Again, our passage in 2 Corinthians does not teach separation from believers (though there’s a time for that). Separation from believers is not the point or the purpose of this passage.
Notice in the passage quoted above from 1 Corinthians, Paul does not require separation from unbelievers. Indeed, we should retain friendships with unbelievers! Otherwise, we wouldn’t be able to influence them for Christ. And we’ve already discussed how Jesus associated with sinners of His day!
But it does command us to separate ourselves from people and associations that will lead us into sin. Paul’s concern was that the Corinthian Christians still participated in the pagan feasts and their attendant sexual immorality. That is a very different thing from me attending the Gay Pride Parade, because I was able to refrain from public intoxication and some of the other activities I saw. Yet, had we not had a presence at the parade, so many in the LGBT community would still believe that God hates them!
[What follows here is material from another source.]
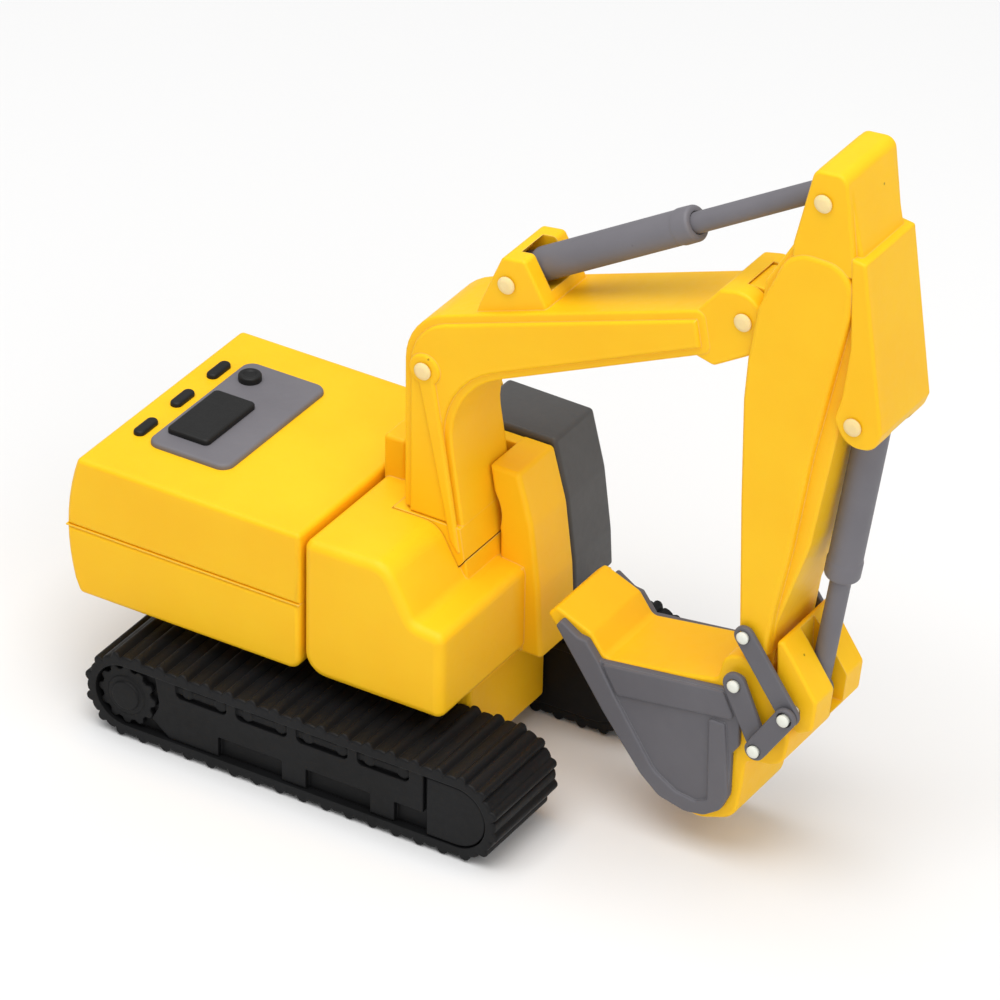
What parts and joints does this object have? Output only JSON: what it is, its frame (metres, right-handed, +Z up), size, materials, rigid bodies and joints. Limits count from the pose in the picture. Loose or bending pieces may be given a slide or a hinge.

And I have also been taught over the last few weeks that you NEED To love each person where they are! There is NO set list of how to react to people or how to act “holy” with people apart from loving them.
A person who seems to do this well I’ve witnessed through my friendship with Tori. Now, you might not know Tori really well, but she runs pretty deep – the wheels are often turning! Here are some of the things I’ve noticed and learned from Tori:
• She’s not afraid to laugh. Even maybe at a secular joke! Even at MY jokes!
• She’s not afraid to cry, especially if her friend is crying.
• She’s not afraid to listen, even when what she hears is someone’s failure.
• When she listens, she doesn’t judge. She loves.
• She is very humble, but I tell you what she is so powerful in that humility!
• It’s amazing, no matter what the conversation, Tori represents love and grace to me – and she often SINCERELY/AUTHENTICALLY brings Christ to the center.
• I am blessed to call her my TFF.
So I pray that you can laugh, love, and grow in Christ. To see and love others where they are instead of where they should be. To allow the Holy Spirit inside of you to do His works. To love like Jesus. And rock your identity in Christ!